On 25/10/2016 14:44, Chris Hogg wrote:
On Tue, 25 Oct 2016 13:54:57 +0100, Derek
wrote:

I have been asked by a local charity, to build a number of compost
bins, I plan to do it with pallet boards, but I have a couple of
questions. They will be situated in a field.

1) Would you line them with plastic sheeting?

2) would you put on a lid?

Thanks


Potentially, a compost bin made from pallets is very simple to
construct. All you need is two rot-proof stakes per pallet*, and
either two, three or four boards per bin, depending on whether the
bins are contiguous or not, and a sledge hammer. Get someone to hold
the pallet upright on edge, with the slats horizontal, and drop a
stake down each 'slot' and drive home with the sledge. Move to next
pallet etc. At best you should aim for three heaps in a row: one
filling; one maturing and one emptying. That makes eight pallets and
sixteen stakes. Some people might even have four bins, to allow for
turning a partially matured heap into an adjacent empty bin. I manage
with two.


I have three built as you describe approx 8' cubes 3 sided from scrap
pallets/shed doors. I don't bother to cover mine since I add so much
stuff at once that the heap gets mad hot and will digest almost
anything.
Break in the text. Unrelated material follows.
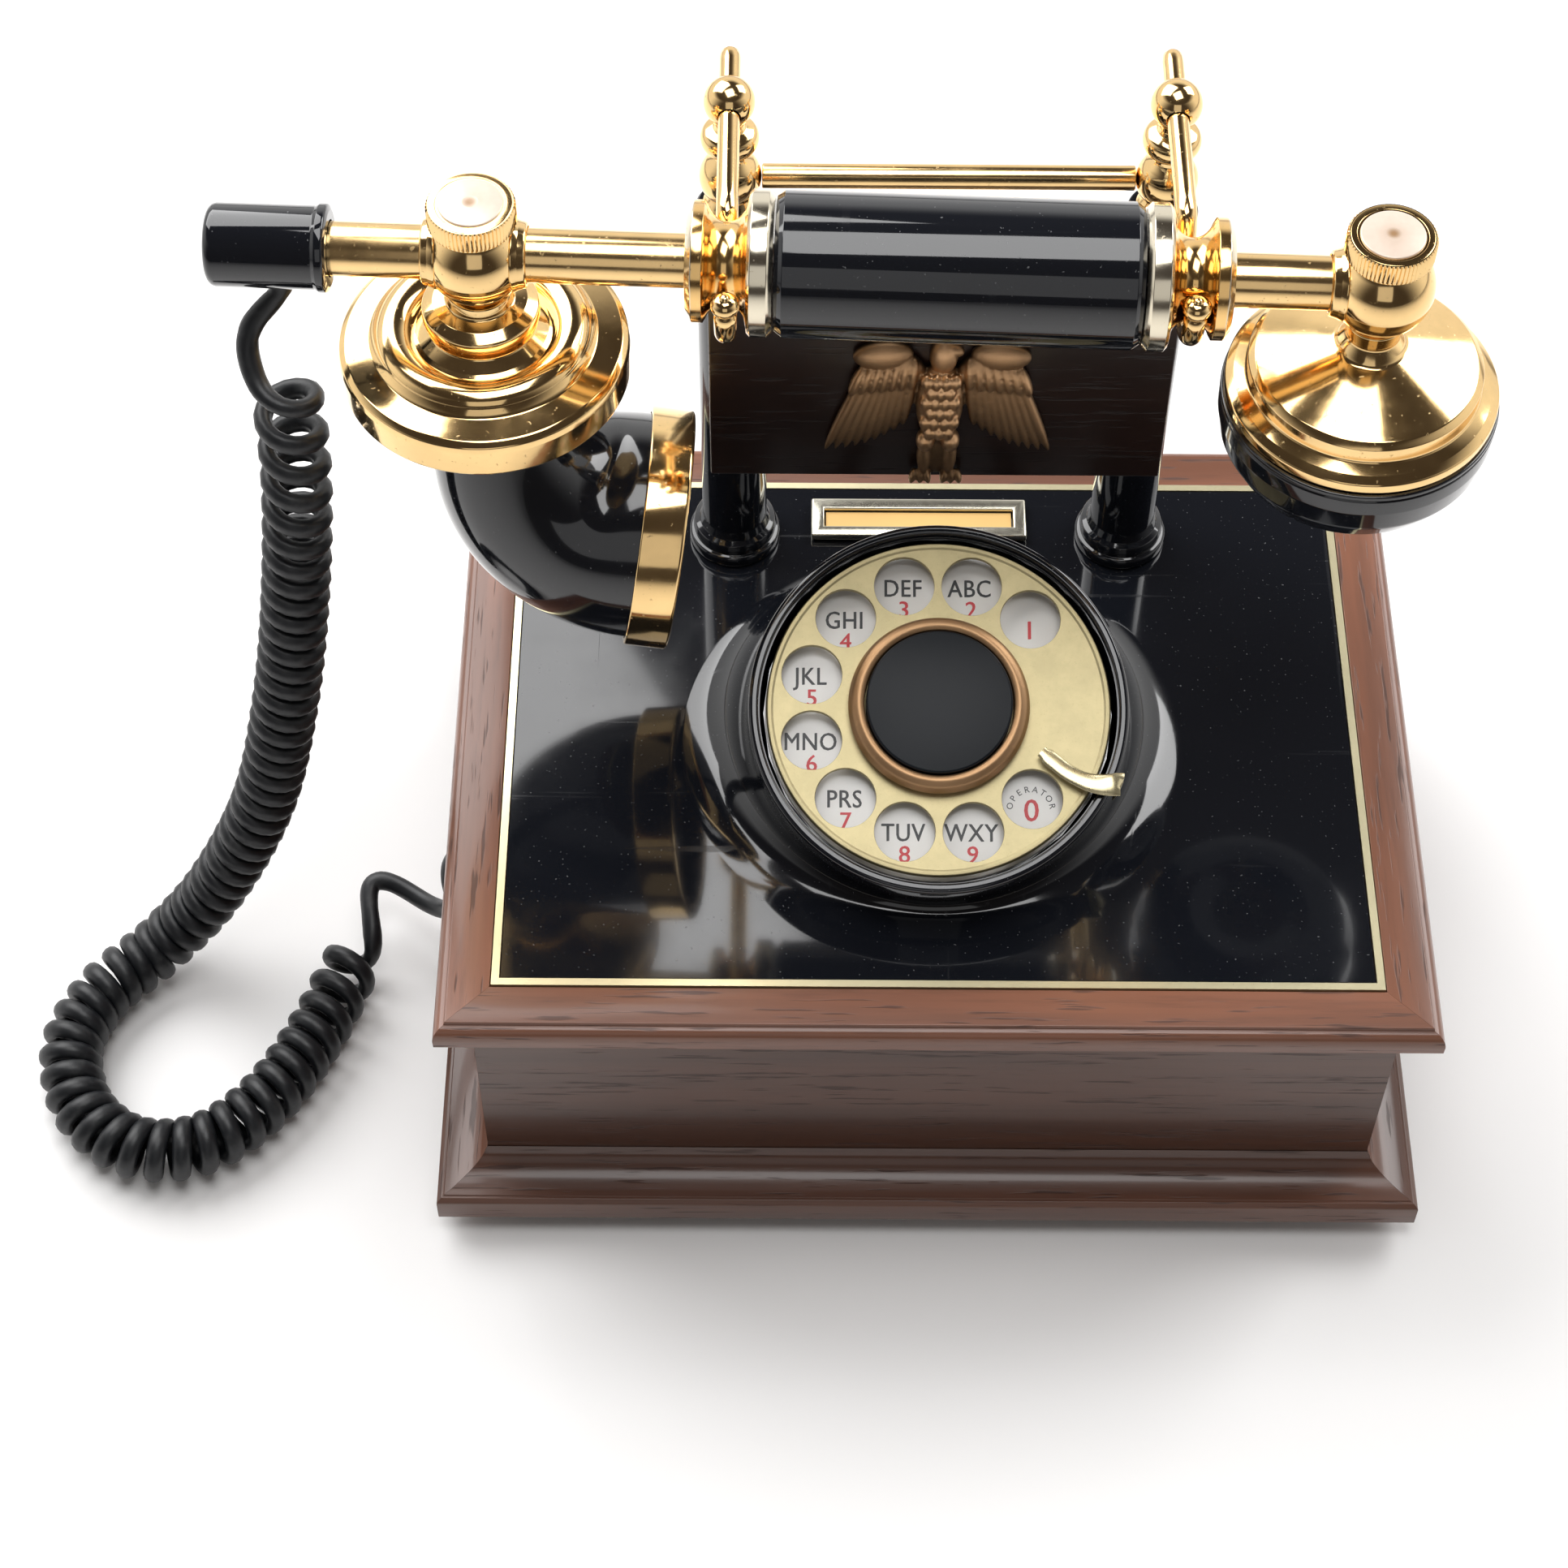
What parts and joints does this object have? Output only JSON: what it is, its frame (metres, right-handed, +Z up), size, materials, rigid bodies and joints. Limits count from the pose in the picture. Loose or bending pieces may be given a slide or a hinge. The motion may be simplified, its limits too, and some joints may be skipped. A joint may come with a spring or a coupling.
{
  "type": "french-style cradle telephone",
  "caption": "Rotary dial telephone on a moulded wooden base, with a turned gold handset on a tall sprung cradle and a curly cord.",
  "frame": {"origin": "bottom centre of the box round the telephone without its cord, at table level under the feet", "axes": "+X to the right of the person dialling, along the handset; +Y to the back; +Z up"},
  "size_m": [0.3268, 0.1758, 0.2367],
  "materials": {
    "wood": "satin lacquered red-brown hardwood with open pores",
    "dark_wood": "dark red-brown lacquered wood",
    "black": "polished black moulding with fine scratches",
    "gold": "polished gold plate",
    "inlay": "pale brass strip",
    "wheel": "satin pale brass",
    "bronze": "antique bronze with bright high spots",
    "nickel": "slightly worn nickel plate",
    "number_white": "white enamel with black letters and red digits",
    "card": "cream paper card",
    "steel": "plain plated steel",
    "bell": "brass gong",
    "grey": "moulded plastic",
    "rubber": "matt rubber",
    "cord": "satin black flexible plastic"
  },
  "bodies": {
    "base": {"case_walls": "wood", "plinth": "wood", "frame_front": "wood", "frame_right": "wood", "frame_back": "wood", "frame_left": "wood", "bottom_plate": "steel", "foot_front_left": "rubber", "foot_front_right": "rubber", "foot_back_left": "rubber", "foot_back_right": "rubber", "top_plate": "black", "dial_housing": "black", "inlay": "inlay", "card_frame": "nickel", "card": "card", "number_plate": "number_white", "dial_can": "steel", "finger_stop": "nickel", "pillar_left": "black", "pillar_right": "black", "back_panel": "dark_wood", "ornament": "bronze", "ringer_frame": "steel", "gong_left": "bell", "gong_right": "bell", "switch_bracket": "grey", "cord_gland": "rubber", "cord_coil": "cord", "cord_lead_base": "cord"},
    "dial": {"finger_wheel": "wheel", "dial_ring": "bronze", "dial_cap": "black", "dial_shaft": "steel"},
    "governor": {"governor": "steel"},
    "cradle": {"finial_left": "gold", "finial_right": "gold", "crossbar": "gold", "fork_left": "gold", "fork_right": "gold"},
    "hook_lever": {"hook_lever": "steel"},
    "clapper": {"clapper": "steel"},
    "handset": {"grip": "black", "spool_left": "gold", "spool_right": "gold", "tube_left": "gold", "tube_right": "gold", "ball_left": "gold", "ball_right": "gold", "end_cap": "black", "transmitter_case": "gold", "transmitter_unit": "steel", "horn": "black", "mouth_ring": "gold", "receiver_cover": "gold", "receiver_unit": "steel", "receiver_cup": "black", "cord_lead_top": "cord"},
    "nut_left": {"nut_left": "gold"},
    "nut_right": {"nut_right": "gold"}
  },
  "joints": [
    {"name": "dial_turn", "type": "hinge", "parent": "base", "child": "dial", "pos_m": [0.0176, -0.0175, 0.1127], "axis": [0, -0.3665, 0.9304], "range_deg": [-340, 0], "stiffness_Nm_per_rad": 0.008, "springref_deg": 114.59},
    {"name": "governor_spin", "type": "hinge", "parent": "base", "child": "governor", "pos_m": [0.0357, -0.012, 0.09874], "axis": [0, -0.3665, 0.9304], "range_deg": [0, 1360]},
    {"name": "cradle_rise", "type": "slide", "parent": "base", "child": "cradle", "axis": [0, 0, 1], "range_m": [0, 0.004], "stiffness_N_per_m": 200, "springref_m": 0.02},
    {"name": "hook_lever_turn", "type": "hinge", "parent": "base", "child": "hook_lever", "pos_m": [0.0176, 0.038, 0.0348], "axis": [1, 0, 0], "range_deg": [0, 10.5]},
    {"name": "clapper_swing", "type": "hinge", "parent": "base", "child": "clapper", "pos_m": [-0.0324, -0.008, 0.0173], "axis": [0, 0, 1], "range_deg": [-7, 7], "stiffness_Nm_per_rad": 0.002},
    {"name": "handset_lift", "type": "slide", "parent": "cradle", "child": "handset", "axis": [0, 0, 1], "range_m": [0, 0.12]},
    {"name": "nut_left_turn", "type": "hinge", "parent": "handset", "child": "nut_left", "pos_m": [-0.07823, 0.01337, 0.234], "axis": [0, 0, 1], "continuous": true},
    {"name": "nut_right_turn", "type": "hinge", "parent": "handset", "child": "nut_right", "pos_m": [0.10124, 0.00631, 0.234], "axis": [0, 0, 1], "continuous": true}
  ],
  "couplings": [
    {"joint": "governor_spin", "follows": "dial_turn", "ratio": -4},
    {"joint": "hook_lever_turn", "follows": "cradle_rise", "rad_per_m": 45.379}
  ]
}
I have had it up to smouldering internally once or twice.

This arrangement allows you easily to lift out and replace individual
side panels to access the compost or replace them when they've rotted.
I suppose giving the boards a coat of wood preservative might prolong
their life a bit, but some people are wary of the chemicals in the
preservative getting into the compost and then later into food crops.
Probably all in their minds and not a problem in reality, but pallets
are easy enough to get hold of anyway.


I guess with a coat of yatch varnish or creosote they would last a year
or two longer but I never bother. They rot away over 5-10 years from the
bottom upwards.

*I have some aluminium rafters salvaged from a conservatory re-build,
but I guess framing from an old ali greenhouse or angle-iron from old
bed frames would be as good. Timber, especially garden-centre stakes,
rots in no time!


Scaffold poles are about the right size.